I have 3 thousand consumers, and micrometer creates + 3k threads 'micrometer-kafka-metrics'. Сan we add the ability to set up our own thread pool for KafkaClientMetrics?
@eof404 Do you have 3k Kafka clients? Does this help? https://github.com/micrometer-metrics/micrometer/issues/3060#issuecomment-1120072271
I'm use spring-kafka. Seems the problem is here: https://github.com/spring-projects/spring-kafka/blob/c2912f1852e8c9e79b7d72200e38f6a1b2fa1c3b/spring-kafka/src/main/java/org/springframework/kafka/core/MicrometerConsumerListener.java#L73
MicrometerConsumerListener creates new KafkaClientMetrics for each consumer
Assigning a KafkaClientMetrics
instance to every Kafka Client is by design as of now but could you please answer the question above: Do you have 3k Kafka clients?
Hi! Yes, i have too many instances of KafkaConsumer. And for every instance +1 thread 'micrometer-kafka-metrics'.
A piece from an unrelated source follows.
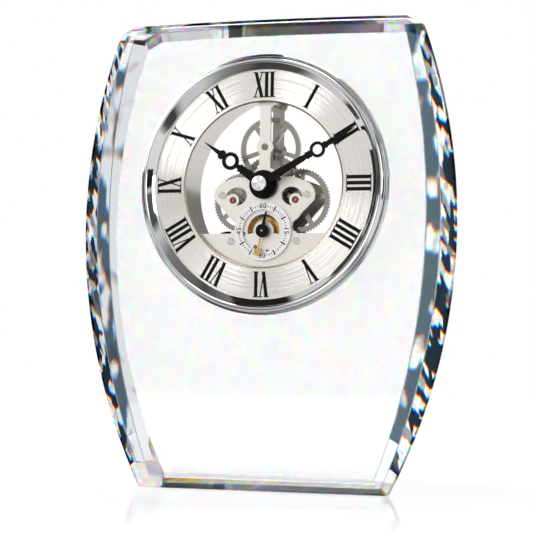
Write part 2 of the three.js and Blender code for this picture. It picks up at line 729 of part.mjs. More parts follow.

Maybe we could create a limited number of threads 'micrometer-kafka-metrics', regardless of the number of KafkaConsumer?
We do not anticipate thousands of Kafka client instances in an application. Adding a parameter to inject a thread pool might seem a simple fix though it introduces the risk in future changes for a use-case that we don't expect to happen. If we would do this and Kafka Metrics will change in the future so that it will not need a thread pool (fyi: it used to use JMX), we need to push everything that publicly surfaces that thread pool on a deprecation cycle which is less than ideal for a use-case that should not really happen.
As a workaround, I think you can override the bindTo
and close
methods of KafkaMetrics
and make it possible to use the pool you want but as the fix, I would recommend using one (or just a couple) Kafka clients if possible.
With this, let me close this issue, please let us know if you think I misunderstood something and you want us to reopen it.